What’s changed? Simple answer: Buendia has been more proactive, expressing his off-the-ball movement in the form of runs in transition.
His acceleration here is quite emphatic. Notice how he’s positioned at the centre circle around the beginning of the sequence. The rapidity and incisiveness that we see in his passing are also there in his shooting. He gives the goalkeeper no time to set himself before firing (so much so, he loses his balance!)
We can see the same here:
It’s the brilliance of his acceleration that allows him to isolate himself from the defender, of course. But again notice the slight bend to allow him to receive the ball freely, his clean first touch and slight movement of the ball that deceives the goalkeeper, draws him in and sends him in the wrong direction.
This isn’t anything new about Buendia. The difference now is that he has begun translating his off-ball ability into more advanced areas.
Buendia’s immense work rate isn’t limited to just offensive production. He’s a defensive workhorse in all facets of the pitch. The Argentine possesses a great ability to disrupt the opponent’s possession, especially in advanced areas. He turns defence into attack.
This is a result of his intense pressure attempts, averaging 6.12 recoveries in the opposition half per 90, an incredible 7.48 Possession Adjusted Interceptions [PAdj] per 90 and 8.52 Successful Defensive Actions per 90.
Basically: he is an engine in both midfield and on the right flank, interrupting possession chains and collecting loose balls. He’s proactive and allows his team to sustain pressure of their attacks, protect their fullback and strengthen their defensive structure.
This doesn’t come without a cost. His aggressiveness, energy and rapid decision making is rewarding to initiate counter-attacks but with it comes a certain downfall. Overcommitting in tackles allows the opponent to dribble past him, open up space or win a foul. He’s impulsive and needs to develop his discipline and temperament. This season, he’s racked up a considerable amount of fouls, averaging 1.50 per 90 minutes and collecting 5 yellow cards and 2 red cards.

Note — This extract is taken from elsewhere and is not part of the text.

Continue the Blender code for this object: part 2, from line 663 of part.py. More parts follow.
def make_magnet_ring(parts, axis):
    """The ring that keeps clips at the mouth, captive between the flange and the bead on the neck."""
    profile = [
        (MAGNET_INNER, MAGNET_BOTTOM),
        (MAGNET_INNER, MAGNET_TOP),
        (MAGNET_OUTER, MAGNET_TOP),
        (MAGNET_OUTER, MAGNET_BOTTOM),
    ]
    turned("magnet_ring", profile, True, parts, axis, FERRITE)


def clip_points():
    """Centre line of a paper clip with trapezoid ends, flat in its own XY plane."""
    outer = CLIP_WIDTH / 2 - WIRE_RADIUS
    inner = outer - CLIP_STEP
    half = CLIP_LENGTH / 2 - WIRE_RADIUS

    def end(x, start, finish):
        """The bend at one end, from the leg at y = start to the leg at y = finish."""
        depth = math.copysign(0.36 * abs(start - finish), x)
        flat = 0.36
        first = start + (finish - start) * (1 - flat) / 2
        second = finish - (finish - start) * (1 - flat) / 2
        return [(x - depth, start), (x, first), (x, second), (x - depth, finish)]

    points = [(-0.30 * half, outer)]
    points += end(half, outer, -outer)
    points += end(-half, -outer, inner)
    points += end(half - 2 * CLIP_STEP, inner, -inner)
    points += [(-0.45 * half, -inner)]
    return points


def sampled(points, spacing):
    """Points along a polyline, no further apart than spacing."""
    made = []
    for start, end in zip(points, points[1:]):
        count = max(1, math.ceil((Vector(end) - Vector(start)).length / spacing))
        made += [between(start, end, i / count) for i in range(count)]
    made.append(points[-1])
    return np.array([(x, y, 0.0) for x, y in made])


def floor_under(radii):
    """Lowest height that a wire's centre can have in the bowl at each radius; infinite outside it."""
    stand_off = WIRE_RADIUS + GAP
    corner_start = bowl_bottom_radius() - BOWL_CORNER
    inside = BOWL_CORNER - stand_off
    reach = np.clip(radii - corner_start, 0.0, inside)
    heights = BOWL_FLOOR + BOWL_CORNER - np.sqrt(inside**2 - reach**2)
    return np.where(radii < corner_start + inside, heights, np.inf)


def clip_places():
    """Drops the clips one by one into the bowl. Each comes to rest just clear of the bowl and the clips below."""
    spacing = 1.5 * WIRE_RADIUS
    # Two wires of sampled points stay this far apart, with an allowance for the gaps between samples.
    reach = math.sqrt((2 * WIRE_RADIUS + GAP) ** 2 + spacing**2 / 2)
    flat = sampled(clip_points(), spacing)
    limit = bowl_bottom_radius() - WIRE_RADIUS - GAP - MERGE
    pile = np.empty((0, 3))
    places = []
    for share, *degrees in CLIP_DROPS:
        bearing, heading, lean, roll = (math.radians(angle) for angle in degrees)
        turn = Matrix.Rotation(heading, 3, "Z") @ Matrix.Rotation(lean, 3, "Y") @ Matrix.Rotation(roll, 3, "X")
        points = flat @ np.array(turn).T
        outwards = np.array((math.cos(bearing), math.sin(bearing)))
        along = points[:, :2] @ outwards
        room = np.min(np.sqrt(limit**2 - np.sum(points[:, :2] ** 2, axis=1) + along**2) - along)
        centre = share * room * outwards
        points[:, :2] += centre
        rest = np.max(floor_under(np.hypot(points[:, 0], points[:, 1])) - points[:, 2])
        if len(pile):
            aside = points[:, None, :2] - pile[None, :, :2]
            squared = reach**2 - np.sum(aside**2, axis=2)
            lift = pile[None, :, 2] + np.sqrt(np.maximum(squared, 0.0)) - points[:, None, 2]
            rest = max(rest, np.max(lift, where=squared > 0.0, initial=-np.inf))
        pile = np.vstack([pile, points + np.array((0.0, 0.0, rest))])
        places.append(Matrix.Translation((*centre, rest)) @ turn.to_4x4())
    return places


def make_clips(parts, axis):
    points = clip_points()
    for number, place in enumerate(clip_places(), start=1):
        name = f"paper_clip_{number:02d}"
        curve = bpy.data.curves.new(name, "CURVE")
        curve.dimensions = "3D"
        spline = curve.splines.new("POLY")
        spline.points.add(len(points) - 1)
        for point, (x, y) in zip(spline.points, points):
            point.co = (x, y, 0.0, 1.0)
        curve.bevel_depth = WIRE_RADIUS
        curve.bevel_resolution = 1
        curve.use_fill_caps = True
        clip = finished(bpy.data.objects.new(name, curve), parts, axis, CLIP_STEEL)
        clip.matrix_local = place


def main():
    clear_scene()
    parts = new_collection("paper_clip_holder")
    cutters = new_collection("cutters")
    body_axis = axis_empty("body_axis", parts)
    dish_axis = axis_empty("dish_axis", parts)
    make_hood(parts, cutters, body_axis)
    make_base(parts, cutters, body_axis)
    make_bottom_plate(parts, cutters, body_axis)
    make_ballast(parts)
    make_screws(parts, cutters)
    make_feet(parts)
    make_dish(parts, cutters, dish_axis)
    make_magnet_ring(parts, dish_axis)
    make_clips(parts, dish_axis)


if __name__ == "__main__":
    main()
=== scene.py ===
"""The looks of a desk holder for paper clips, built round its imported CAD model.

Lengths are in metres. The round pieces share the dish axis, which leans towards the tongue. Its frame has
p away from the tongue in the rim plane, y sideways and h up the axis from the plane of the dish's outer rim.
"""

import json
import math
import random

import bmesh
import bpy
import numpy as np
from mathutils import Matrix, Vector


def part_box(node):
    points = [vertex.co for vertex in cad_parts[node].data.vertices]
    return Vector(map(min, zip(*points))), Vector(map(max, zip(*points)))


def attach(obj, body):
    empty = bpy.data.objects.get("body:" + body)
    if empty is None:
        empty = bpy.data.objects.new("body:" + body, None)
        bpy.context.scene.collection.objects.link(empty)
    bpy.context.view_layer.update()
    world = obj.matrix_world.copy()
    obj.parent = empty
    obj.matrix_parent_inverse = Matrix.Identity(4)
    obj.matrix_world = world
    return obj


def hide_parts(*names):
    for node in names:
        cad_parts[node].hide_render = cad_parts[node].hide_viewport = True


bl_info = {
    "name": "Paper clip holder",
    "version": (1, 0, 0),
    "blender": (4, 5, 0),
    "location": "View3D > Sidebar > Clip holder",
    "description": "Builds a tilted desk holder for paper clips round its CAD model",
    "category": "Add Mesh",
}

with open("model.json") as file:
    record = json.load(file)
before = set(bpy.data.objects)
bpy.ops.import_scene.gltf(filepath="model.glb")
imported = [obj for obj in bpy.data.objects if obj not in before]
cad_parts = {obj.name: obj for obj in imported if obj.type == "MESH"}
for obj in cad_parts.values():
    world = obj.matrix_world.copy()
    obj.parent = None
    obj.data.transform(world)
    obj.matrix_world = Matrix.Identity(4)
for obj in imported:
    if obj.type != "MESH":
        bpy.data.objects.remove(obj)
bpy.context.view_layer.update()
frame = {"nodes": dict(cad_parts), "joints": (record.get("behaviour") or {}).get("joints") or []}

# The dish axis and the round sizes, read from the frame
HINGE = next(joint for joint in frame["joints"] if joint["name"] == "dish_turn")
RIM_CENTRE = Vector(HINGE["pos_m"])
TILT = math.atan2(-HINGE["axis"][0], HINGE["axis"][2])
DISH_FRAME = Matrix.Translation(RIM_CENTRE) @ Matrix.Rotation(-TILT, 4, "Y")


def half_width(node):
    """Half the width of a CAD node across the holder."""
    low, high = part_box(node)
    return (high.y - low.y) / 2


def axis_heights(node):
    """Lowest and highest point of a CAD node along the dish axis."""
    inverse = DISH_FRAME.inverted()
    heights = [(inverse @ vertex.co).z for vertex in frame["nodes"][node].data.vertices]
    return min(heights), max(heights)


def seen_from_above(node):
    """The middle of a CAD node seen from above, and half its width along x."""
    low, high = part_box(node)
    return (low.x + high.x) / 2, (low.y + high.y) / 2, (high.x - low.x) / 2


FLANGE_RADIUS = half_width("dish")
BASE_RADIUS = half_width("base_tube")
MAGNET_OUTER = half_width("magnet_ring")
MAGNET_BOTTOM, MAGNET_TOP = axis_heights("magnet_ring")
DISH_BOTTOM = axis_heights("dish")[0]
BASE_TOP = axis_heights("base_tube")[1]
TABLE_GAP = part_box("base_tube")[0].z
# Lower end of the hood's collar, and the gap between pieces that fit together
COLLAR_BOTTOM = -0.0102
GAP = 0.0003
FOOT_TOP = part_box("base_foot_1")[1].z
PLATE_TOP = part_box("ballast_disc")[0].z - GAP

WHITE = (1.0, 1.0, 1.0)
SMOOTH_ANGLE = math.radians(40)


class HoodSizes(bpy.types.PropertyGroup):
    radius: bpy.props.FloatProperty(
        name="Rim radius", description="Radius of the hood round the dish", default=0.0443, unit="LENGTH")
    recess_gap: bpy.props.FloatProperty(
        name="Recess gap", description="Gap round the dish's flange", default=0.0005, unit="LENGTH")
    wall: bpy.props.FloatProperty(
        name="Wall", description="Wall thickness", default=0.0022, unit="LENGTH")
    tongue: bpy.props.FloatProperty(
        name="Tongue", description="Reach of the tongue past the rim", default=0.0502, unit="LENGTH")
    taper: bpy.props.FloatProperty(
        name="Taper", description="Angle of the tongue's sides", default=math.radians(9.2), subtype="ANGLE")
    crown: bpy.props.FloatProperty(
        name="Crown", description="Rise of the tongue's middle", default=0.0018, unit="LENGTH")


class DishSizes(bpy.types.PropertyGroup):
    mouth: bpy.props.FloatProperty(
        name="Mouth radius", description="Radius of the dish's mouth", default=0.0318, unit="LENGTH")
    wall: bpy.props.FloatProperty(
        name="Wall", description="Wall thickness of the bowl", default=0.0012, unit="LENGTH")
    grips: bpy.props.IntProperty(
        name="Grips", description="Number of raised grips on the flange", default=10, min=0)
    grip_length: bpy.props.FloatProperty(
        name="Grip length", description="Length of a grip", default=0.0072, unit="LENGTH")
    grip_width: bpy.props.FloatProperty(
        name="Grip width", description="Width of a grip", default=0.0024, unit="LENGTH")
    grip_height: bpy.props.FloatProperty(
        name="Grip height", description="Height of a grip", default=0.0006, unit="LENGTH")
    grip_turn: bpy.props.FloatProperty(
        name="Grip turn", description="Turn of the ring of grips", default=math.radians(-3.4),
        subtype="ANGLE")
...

For Buendia, though, defence is attack, literally. His attentiveness and awareness are really good here:
We often hear players criticized for “ball watching”. But look at how Buendia casually gets closer to initiate pressure and close off the passing lanes. It allows him to reach the loose ball. Sometimes, it’s all about presence and positioning. He does both well.
Let’s take a look at some more examples. Buendia’s recoveries, interceptions in advanced areas of the pitch not only allow Norwich to sustain attacks consistently but also take advantage of a disrupted organization and create goal-scoring opportunities:
It’s work rate and intelligent reading of the game that few players possess. Buendia is both an orchestrator and an interrupter.
By now, you should have a clearer idea of why Buendia is an asset that any team should be investing in. He demonstrates all the creative fortes: goal contributions, dribbling and passing. But on top of that, he’s remarkable off the ball too, both attacking and defending. And as if that wasn’t enough already, he’s only 24. I’ll leave you with that.